One outlier is Greece: what has been increasingly questioned by credit investors of late is the disbursement of Greece’s bailout programme. Following a marathon 24hour discussion in Paris, Greece and its EU/IMF lenders apparently failed to reconcile their differences over next year’s fiscal gap which is holding up the final review of the programme. Per the WSJ, international creditors are looking at extending Greece’s bailout program by up to 6 months but to get the extension the Greek government would have to formally request it by the end of next week. The discussions will move from Paris to Brussels ahead of the Eurogroup meeting on December 8th. There is also an emergency meeting this morning between Samaras and Vice President/Foreign Minister Venizelos. Greek as well as Spanish and Italian bonds were the clear underperformer yesterday amid the further strength in core government bond markets. As a result, this morning the 10yr Greek bond yield has jumped substantially and stood just shy of 8.50% at last check.

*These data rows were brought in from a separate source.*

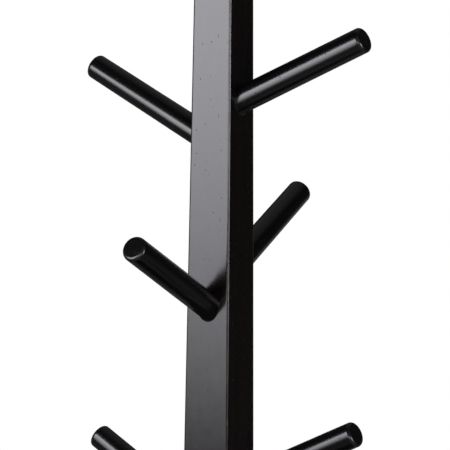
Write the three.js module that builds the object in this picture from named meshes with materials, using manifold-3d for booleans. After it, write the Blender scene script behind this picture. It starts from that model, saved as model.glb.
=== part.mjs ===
// A mug tree: a tapered square post on a square base, with six dowel pegs
// glued into slanted blind holes. A bolt through the base holds the post.
//
// Millimetres, +Z up. The origin is on the table, under the middle of the
// base. The front is -Y, and the right-hand side is +X.

import * as THREE from 'three';
import { mergeVertices } from 'three/addons/utils/BufferGeometryUtils.js';
import Module from 'manifold-3d';

const wasm = await Module();
wasm.setup();

// ---------------------------------------------------------------- dimensions

const TOTAL_HEIGHT = 380;
const FIT_GAP = 0.3; // between a pin and the wall of its hole

// Foot pads, stuck under the corners of the base.
const PAD_RADIUS = 11;
const PAD_THICKNESS = 2.5;
const PAD_EDGE_RADIUS = 0.6;
const PAD_OFFSET = 62; // from the middle, along X and along Y

// Base plate.
const BASE_SIDE = 160;
const BASE_THICKNESS = 17.5;
const BASE_CORNER_RADIUS = 14;
const BASE_EDGE_RADIUS = 2.5;
const BASE_TOP = PAD_THICKNESS + BASE_THICKNESS;

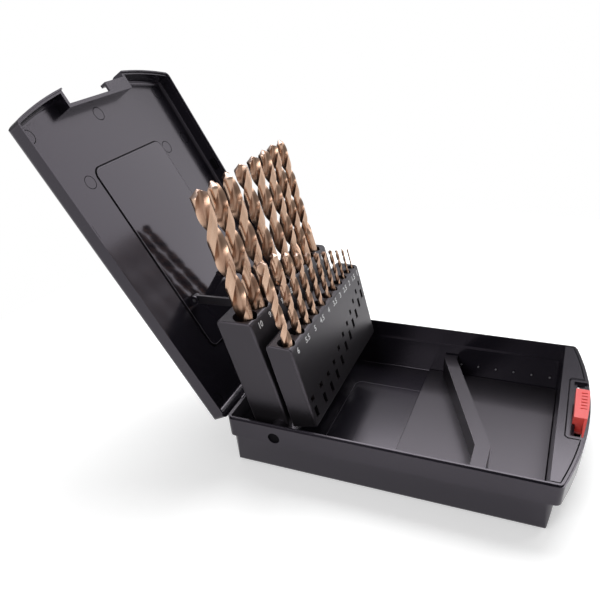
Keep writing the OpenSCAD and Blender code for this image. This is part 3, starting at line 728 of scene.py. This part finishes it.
TRAY_FLOOR = 2.0
TRAY_PANEL = rounded_box((48.0, 20.0), (130.0, 105.4), 5.0)
TRAY_HIGHLIGHT_WIDTH = 0.45
# A paler strip round the tray floor's raised panel: a painted highlight on its edge.
strip("tray_panel_painted_highlight", TRAY_PANEL, TRAY_HIGHLIGHT_WIDTH, TRAY_INSIDE, TRAY_FLOOR + LIFT, HIGHLIGHT_GREY)

# The groove round the shelf and the latch's notch, drawn as a flat strip of painted shade
TRAY_TOP = 37.0
BOW_CENTRE_X, BOW_CENTRE_Y, BOW_REACH = -28.96, 69.0, 229.31
GROOVE_SIDE, GROOVE_NOTCH, GROOVE_CHAMFER, GROOVE_WIDTH = 2.65, 190.35, 1.5, 0.75
NOTCH_SIDE = 39.4
SHELF_START = 185.9
BOW_STEPS = 12


def on_bow(y):
    """The point of the groove's bow at a distance from the near side."""
    return BOW_CENTRE_X + math.sqrt(BOW_REACH**2 - (y - BOW_CENTRE_Y) ** 2), y


bow_step = (NOTCH_SIDE - GROOVE_SIDE) / BOW_STEPS
near_groove = [(SHELF_START, GROOVE_SIDE)]
near_groove += [on_bow(GROOVE_SIDE + bow_step * i) for i in range(BOW_STEPS + 1)]
near_groove += [(GROOVE_NOTCH + GROOVE_CHAMFER, NOTCH_SIDE), (GROOVE_NOTCH, NOTCH_SIDE + GROOVE_CHAMFER)]
far_groove = [(x, 2 * BOW_CENTRE_Y - y) for x, y in reversed(near_groove)]
strip("shelf_groove_painted_shade", near_groove + far_groove, GROOVE_WIDTH, TRAY_INSIDE, TRAY_TOP + LIFT, SHADE_AND_SEAM_BLACK,
      closed=False)

# Black shade under the latch's slot, so that no light shows through it
SHADE_HEIGHT = 23.4
SHADE = [(191.0, 40.5), (200.2, 40.5), (200.2, 97.0), (191.0, 97.0)]
surface_piece("latch_slot_shade", SHADE, [(0, 1, 2, 3)], TRAY_INSIDE, SHADE_HEIGHT, SHADE_AND_SEAM_BLACK)


# ---------------------------------------------------------------- snaps in painted shade, and pips with painted highlights
def lid_block(name, low, high):
    """A small box in the lid, between two corners, painted near-black as shade."""
    work = bmesh.new()
    bmesh.ops.create_cube(work, size=1.0)
    middle = (Vector(low) + Vector(high)) / 2
    span = Vector(high) - Vector(low)
    for vertex in work.verts:
        at = middle + Vector(c * s for c, s in zip(vertex.co, span))
        vertex.co = in_lid(*at)
    bmesh.ops.recalc_face_normals(work, faces=work.faces)
    mesh = bpy.data.meshes.new(name)
    work.to_mesh(mesh)
    work.free()
    add_case_piece(name, mesh, SHADE_AND_SEAM_BLACK, "lid")


# The snaps by the lid's rim, painted near-black as the shade in their slots.
SNAP_WIDTH, SNAP_LOW, SNAP_HIGH, SNAP_OUT, SNAP_SUNK = 7.6, 38.4, 41.6, 1.4, 0.05
SNAP_PLACES = (66.0, 129.0)
CASE_WIDTH, WALL = 138.0, 2.0
for number, x in enumerate(SNAP_PLACES, 1):
    for side, y in (("near", WALL - SNAP_SUNK), ("far", CASE_WIDTH - WALL - SNAP_OUT + SNAP_SUNK)):
        lid_block(f"lid_snap_{side}_{number}", (x - SNAP_WIDTH / 2, y, SNAP_LOW),
                  (x + SNAP_WIDTH / 2, y + SNAP_OUT, SNAP_HIGH))

# Pale grey domes on the far wall's pips: painted highlights on the small bumps.
PIP_FIRST, PIP_PITCH, PIP_COUNT = 107.0, 12.1, 7
PIP_Y, PIP_HEIGHT, PIP_RADIUS = 132.3, 12.3, 0.75
pip_highlights = bmesh.new()
for number in range(PIP_COUNT):
    place = Matrix.Translation(in_case(PIP_FIRST + number * PIP_PITCH, PIP_Y, PIP_HEIGHT))
    bmesh.ops.create_icosphere(pip_highlights, subdivisions=3, radius=PIP_RADIUS * MM, matrix=place)
pip_highlight_mesh = bpy.data.meshes.new("tray_pip_highlights")
pip_highlights.to_mesh(pip_highlight_mesh)
pip_highlights.free()
pip_highlight_mesh.shade_smooth()
add_case_piece("tray_pip_highlights", pip_highlight_mesh, PIP_HIGHLIGHT, "case_base")

# ---------------------------------------------------------------- studio
FLOOR_SIZE = 6.0
FLOOR_DROP = 0.0004
FLOOR_WHITE_FROM, FLOOR_WHITE_TO = 0.22, 0.42
FLOOR_TONE = (0.86, 0.86, 0.86)
FLOOR_GLOW = 0.35
WORLD_FILL = 0.28
WORLD_DIM = 0.30
WORLD_DIM_FROM, WORLD_DIM_TO = 0.02, 0.28


def floor_finish():
    """White floor that keeps the object's shadow and turns into plain white further out."""
    material = bpy.data.materials.new("studio_floor")
    sheet = empty_sheet(material)
    path = sheet.node("ShaderNodeLightPath")
    seen = path.other("Is Camera Ray").most(path.other("Is Glossy Ray"))
    seen = seen.most(path.other("Is Transmission Ray"))
    place = sheet.node("ShaderNodeTexCoord", None, None, out="Object")
    away = sheet.node("ShaderNodeVectorMath", {"operation": "LENGTH"}, {0: place}, out="Value")
    far = away.between(FLOOR_WHITE_FROM, FLOOR_WHITE_TO)
    pale = sheet.node("ShaderNodeBsdfDiffuse", None, {"Color": FLOOR_TONE})
    glow = sheet.node("ShaderNodeEmission", None, {"Color": WHITE, "Strength": seen * FLOOR_GLOW})
    near = sheet.node("ShaderNodeAddShader", None, {0: pale, 1: glow})
    plain = sheet.node("ShaderNodeEmission", None, {"Color": WHITE, "Strength": 1.0})
    whole = sheet.node("ShaderNodeMixShader", None, {0: far, 1: near, 2: plain})
    sheet.node("ShaderNodeOutputMaterial", None, {"Surface": whole})
    return material


floor_mesh = bpy.data.meshes.new("studio_floor")
FLOOR_CORNERS = ((-0.5, -0.5), (0.5, -0.5), (0.5, 0.5), (-0.5, 0.5))
floor_mesh.from_pydata([(x * FLOOR_SIZE, y * FLOOR_SIZE, -FLOOR_DROP) for x, y in FLOOR_CORNERS],
                       [], [(0, 1, 2, 3)])
floor_mesh.materials.append(floor_finish())
floor = linked("studio_floor", floor_mesh)


def softbox(name, place, target, size, power):
    """A rectangular white lamp that faces its target."""
    data = bpy.data.lights.new(name, "AREA")
    data.shape = "RECTANGLE"
    data.size, data.size_y = size
    data.energy = power
    lamp = linked(name, data)
    lamp.location = place
    lamp.rotation_euler = (Vector(target) - Vector(place)).to_track_quat("-Z", "Y").to_euler()


softbox("rear_overhead", (-0.10, 0.62, 1.05), (0, 0, 0.03), (1.0, 0.75), 14)
softbox("rear_right", (0.72, 1.00, 0.66), (-0.1, 0, 0.12), (0.75, 0.80), 4.2)
softbox("key_front", (-0.45, -1.25, 0.85), (0, 0, 0.06), (0.9, 0.7), 9)

# The room is white to the camera. Glossy surfaces see it dim above the horizon, and the rest gets
# a weak fill from it.
world = bpy.data.worlds.new("studio")
bpy.context.scene.world = world
world_sheet = empty_sheet(world)
world_path = world_sheet.node("ShaderNodeLightPath")
towards = world_sheet.node("ShaderNodeTexCoord", None, None, out="Generated")
height = world_sheet.node("ShaderNodeSeparateXYZ", None, {"Vector": towards}, out="Z")
room = height.between(WORLD_DIM_FROM, WORLD_DIM_TO, 1.0, WORLD_DIM)
shown = world_path.other("Is Camera Ray").most(world_path.other("Is Transmission Ray"))
shown = shown.most(world_path.other("Is Glossy Ray") * room)
background = world_sheet.node("ShaderNodeBackground", None,
                              {"Color": WHITE, "Strength": shown.most(WORLD_FILL)})
world_sheet.node("ShaderNodeOutputWorld", None, {"Surface": background})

And with central banks now firmly in control of all assets, as bonds rise so do stocks, and European equities trade in the green across the board after steadily ebbing higher throughout the session with the DAX ascending towards the 10,000 handle; a level which hasn’t been reached since the 7th July.

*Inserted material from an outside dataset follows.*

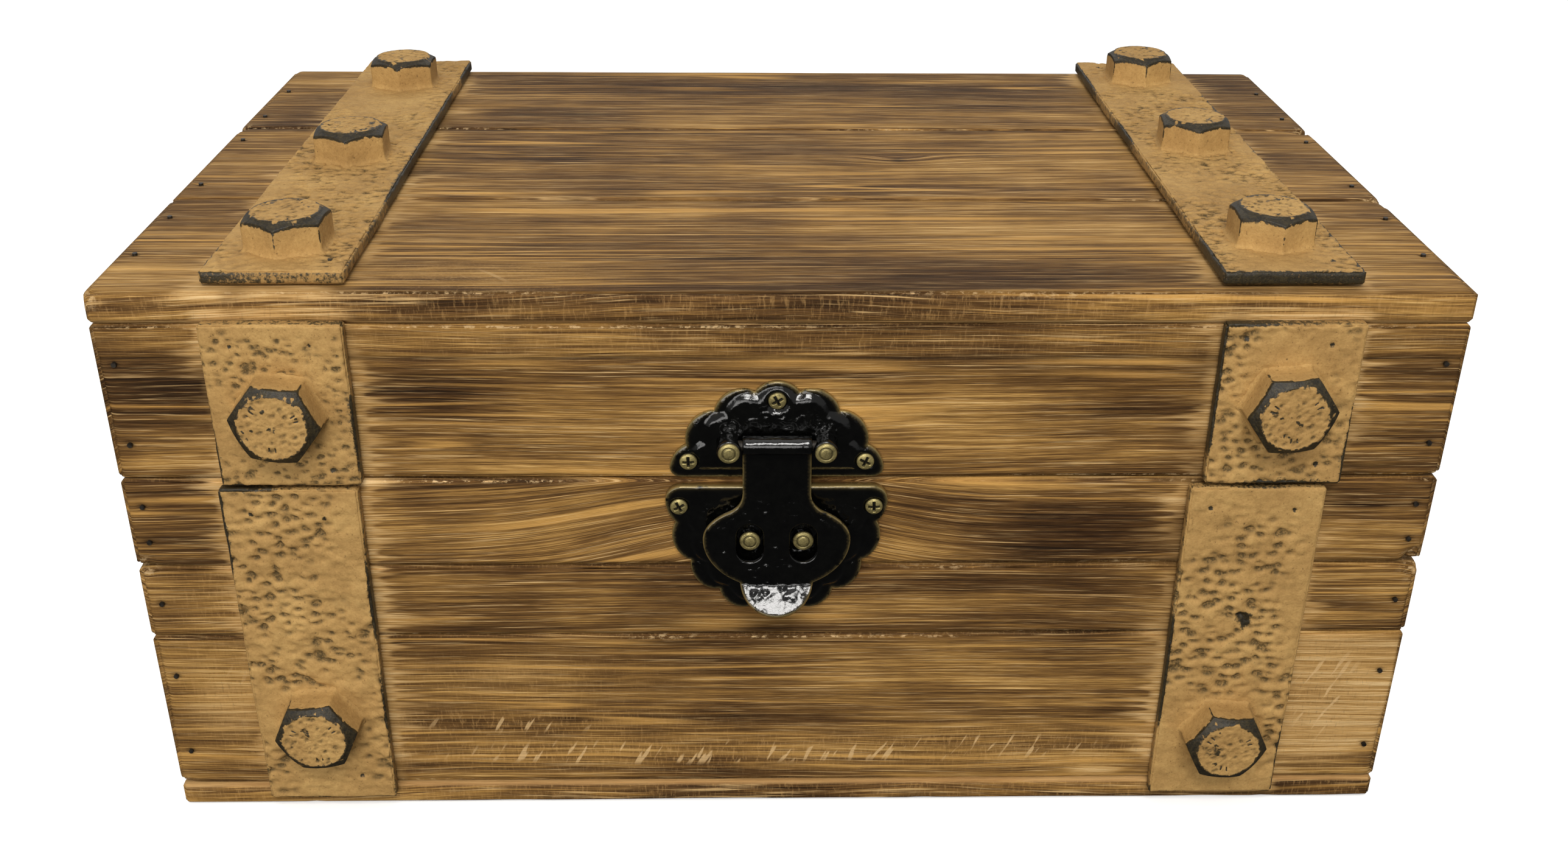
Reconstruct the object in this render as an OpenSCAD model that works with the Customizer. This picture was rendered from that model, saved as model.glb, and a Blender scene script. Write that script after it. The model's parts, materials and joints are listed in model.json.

As RanSquawk summarizes, macro newsflow has remained relatively light throughout the session, although this morning’s Eurozone data releases have continued to highlight a dreary picture of the area’s inflation prospects with both Spanish and German state CPI’s highlighting the deflationary pressures in Europe. More specifically, the prospect of falling inflation in the Euro-zone will likely re-ignite the premise of potential QE from the ECB in order to stimulate prices and safe guard the Euro-zone. As such bund futures have continued to edge higher touching fresh contract highs at 152.75, albeit in relatively light volume owning to the Thanksgiving holiday.

To summarize:

European shares rise with the real estate and chemicals sectors outperforming and oil & gas, retail underperforming. The German and Italian markets are the best- performing larger bourses. German jobless rate reaches record low, Brent crude drops to 4-year low, Spanish consumer prices drop more than forecast. China’s central bank refrained from selling repo agreements for first time since July, loosening monetary policy further. U.S. Thanksgiving holiday today.
Euronext says indexes not calculating due to technical problem.